A routine intervention given within hours of birth has protected American newborns from life-threatening bleeding since 1961. Now, more parents are refusing it, and researchers say the consequences are beginning to show up in infant mortality data in ways that are deeply alarming.
New investigative findings and a separate peer-reviewed study both point to a meaningful and accelerating decline in the rate at which newborns are receiving vitamin K injections at birth. The trend appears to be tied to broader currents of medical skepticism that have intensified in recent years, and health experts say the stakes could not be higher.
Why vitamin K matters at birth
Every baby is born deficient in vitamin K, a nutrient essential to blood clotting. Without it, newborns cannot produce the clotting factors their bodies need to stop bleeding naturally. A single injection given within six hours of birth corrects that deficiency and protects against what is known as vitamin K deficiency bleeding, a condition that can cause severe hemorrhaging in the brain and gastrointestinal tract.
The risk window extends through the first six months of life. Normal nutrition for newborns, including breast milk, does not provide enough vitamin K to compensate for this early deficiency. Infants who do not receive the shot are estimated to be more than 80 times more likely to experience vitamin K deficiency bleeding, which carries a mortality rate of roughly one in five.
Because the bleeding often occurs internally, particularly in the brain, parents may have no visible indication that anything is wrong until the situation becomes a medical emergency. That delayed recognition can make the difference between survival and death.
The refusal rate is climbing sharply
Analysis of electronic medical records from more than 5 million births across over 40 hospitals in all 50 states between 2017 and 2024 found that the share of infants not receiving the vitamin K shot at birth nearly doubled over that period, rising from just under 3 percent to more than 5 percent. The sharpest increase occurred after 2020, though the shift was already underway before the pandemic began, suggesting that medical skepticism tied to the pandemic is not the only driver.

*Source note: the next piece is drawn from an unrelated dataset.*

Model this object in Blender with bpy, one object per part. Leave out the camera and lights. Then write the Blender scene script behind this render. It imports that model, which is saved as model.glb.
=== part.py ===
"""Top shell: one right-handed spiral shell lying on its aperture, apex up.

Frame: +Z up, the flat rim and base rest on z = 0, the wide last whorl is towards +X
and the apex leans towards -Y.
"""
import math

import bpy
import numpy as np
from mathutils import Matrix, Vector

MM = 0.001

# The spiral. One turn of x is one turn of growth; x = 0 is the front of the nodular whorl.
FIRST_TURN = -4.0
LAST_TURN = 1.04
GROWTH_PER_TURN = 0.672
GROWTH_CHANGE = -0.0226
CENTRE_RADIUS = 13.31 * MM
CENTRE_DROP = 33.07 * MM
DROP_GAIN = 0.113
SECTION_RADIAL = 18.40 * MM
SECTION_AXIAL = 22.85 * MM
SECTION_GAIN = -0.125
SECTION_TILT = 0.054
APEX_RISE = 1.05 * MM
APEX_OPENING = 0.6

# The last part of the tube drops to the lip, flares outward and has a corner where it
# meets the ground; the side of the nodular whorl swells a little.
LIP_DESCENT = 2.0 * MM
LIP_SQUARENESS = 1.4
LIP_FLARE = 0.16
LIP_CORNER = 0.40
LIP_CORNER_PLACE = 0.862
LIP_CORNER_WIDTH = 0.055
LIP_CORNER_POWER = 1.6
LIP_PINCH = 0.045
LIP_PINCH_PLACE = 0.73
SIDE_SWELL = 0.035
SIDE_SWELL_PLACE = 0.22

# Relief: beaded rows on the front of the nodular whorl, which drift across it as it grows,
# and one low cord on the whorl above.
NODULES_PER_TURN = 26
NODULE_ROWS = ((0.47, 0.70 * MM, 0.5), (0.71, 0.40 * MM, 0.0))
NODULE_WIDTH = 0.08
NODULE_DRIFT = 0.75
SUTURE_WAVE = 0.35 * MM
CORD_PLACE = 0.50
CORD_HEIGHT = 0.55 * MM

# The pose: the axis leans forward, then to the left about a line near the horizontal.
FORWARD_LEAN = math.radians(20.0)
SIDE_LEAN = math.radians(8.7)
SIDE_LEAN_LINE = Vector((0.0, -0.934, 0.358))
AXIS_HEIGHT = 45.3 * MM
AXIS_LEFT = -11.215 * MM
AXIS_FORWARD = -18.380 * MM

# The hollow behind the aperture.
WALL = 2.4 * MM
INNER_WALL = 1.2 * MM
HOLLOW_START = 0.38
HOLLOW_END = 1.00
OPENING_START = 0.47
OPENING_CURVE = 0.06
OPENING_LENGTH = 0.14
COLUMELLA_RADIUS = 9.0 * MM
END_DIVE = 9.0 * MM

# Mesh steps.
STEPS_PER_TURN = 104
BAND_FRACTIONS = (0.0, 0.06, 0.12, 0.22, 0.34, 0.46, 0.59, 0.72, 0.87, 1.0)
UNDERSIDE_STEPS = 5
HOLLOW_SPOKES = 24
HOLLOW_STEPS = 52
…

Investigative reporting examining federal and state death certificate data estimated that a meaningful portion of roughly 700 infant deaths involving spontaneous brain bleeding in 2024 were likely attributable to vitamin K deficiency. The total number of deaths directly linked to the deficiency remains relatively small, but the trajectory is moving in the wrong direction.

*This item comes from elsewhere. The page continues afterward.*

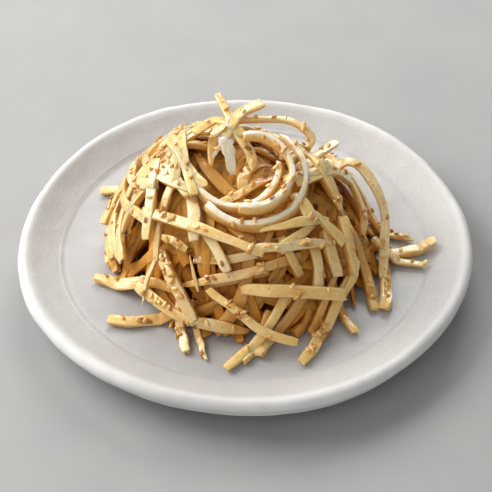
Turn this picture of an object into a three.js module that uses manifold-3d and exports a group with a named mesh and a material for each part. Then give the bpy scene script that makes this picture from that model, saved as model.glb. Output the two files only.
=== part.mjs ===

What is driving the refusal trend
Parents who decline the shot most often cite concerns about injection pain, doubts about whether the intervention is truly necessary, worry about preservatives in the formulation, and broader skepticism toward medical interventions at birth. Some parents operate under the mistaken belief that the shot is a vaccine and apply vaccine hesitancy reasoning to their decision. Others are drawn to the idea of a more natural birth experience with fewer medical interventions.
A long-debunked 1990 study falsely linking vitamin K to childhood cancer continues to circulate in certain online communities and has contributed to misinformation that persists decades after the research was thoroughly refuted. Births occurring outside hospital settings and without physician oversight are associated with higher rates of refusal, as are the influence of friends, social media figures, and in some cases alternative health practitioners.

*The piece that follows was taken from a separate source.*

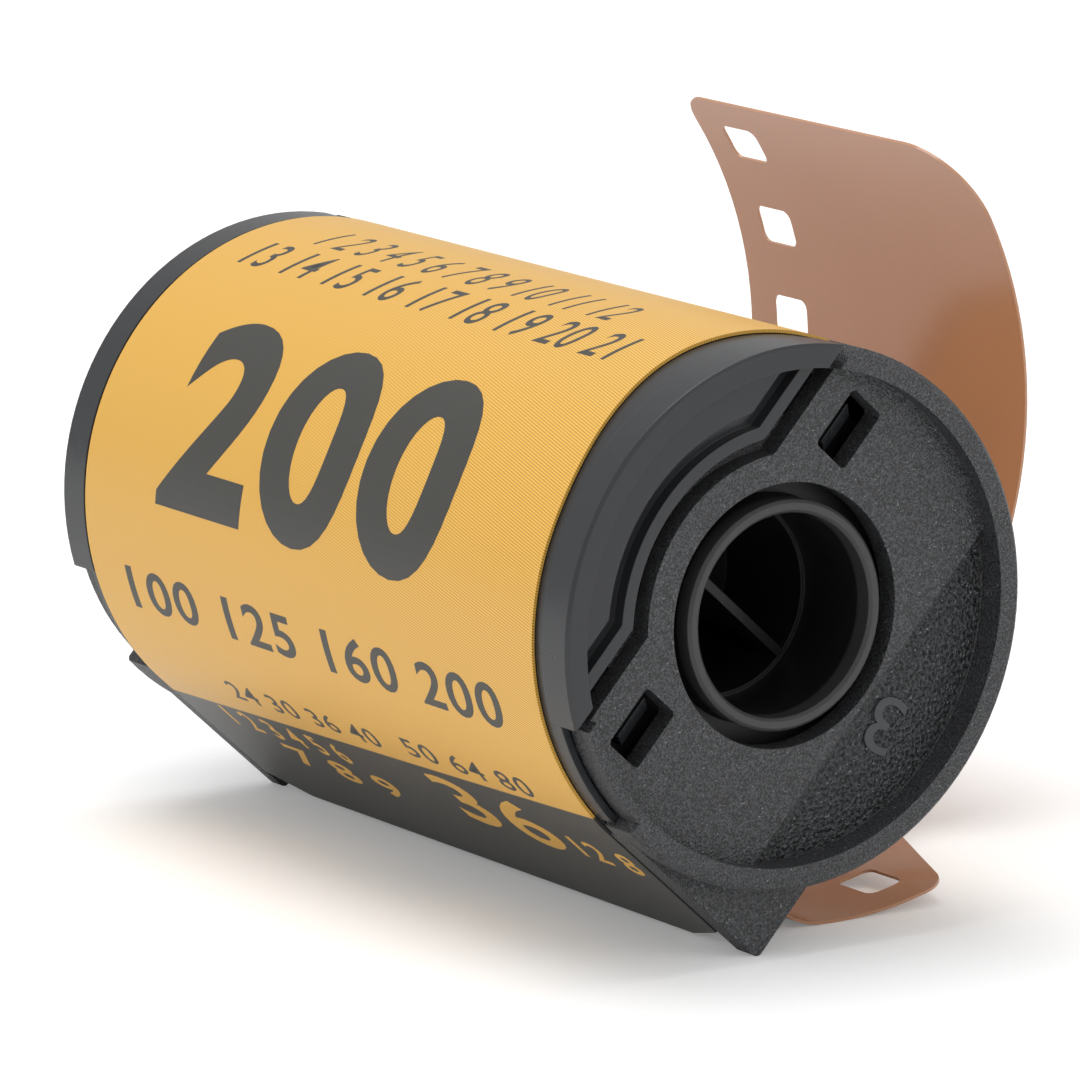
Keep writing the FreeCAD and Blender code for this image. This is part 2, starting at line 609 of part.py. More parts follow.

The vitamin K shot has also been caught in the broader wave of declining confidence in standard childhood medical interventions, a trend that has affected uptake of established vaccines for measles and whooping cough as well. Vitamin K is one of three interventions recommended for newborns at birth by major pediatric health authorities, alongside a hepatitis B vaccine and an antibiotic eye treatment.
What experts want parents to understand
The medical consensus on vitamin K is not a matter of ongoing scientific debate. Decades of data show clearly that widespread use of the shot dramatically reduced infant deaths from vitamin K deficiency bleeding across the United States. The sharp decline in those deaths following the introduction of the standard practice in 1961 is considered one of the clearest success stories in neonatal medicine.
Experts warn that the very success of the intervention may be part of what is working against it now. When a medical problem becomes rare because prevention is effective, younger generations of parents have no lived experience of the consequences that used to follow from not acting. That absence of visible risk makes refusal feel lower-stakes than it actually is.
Vitamin K deficiency bleeding is almost entirely preventable. For a condition with a 20 percent mortality rate and a simple, safe, well-established solution, the cost of declining the shot is one that no family should have to absorb.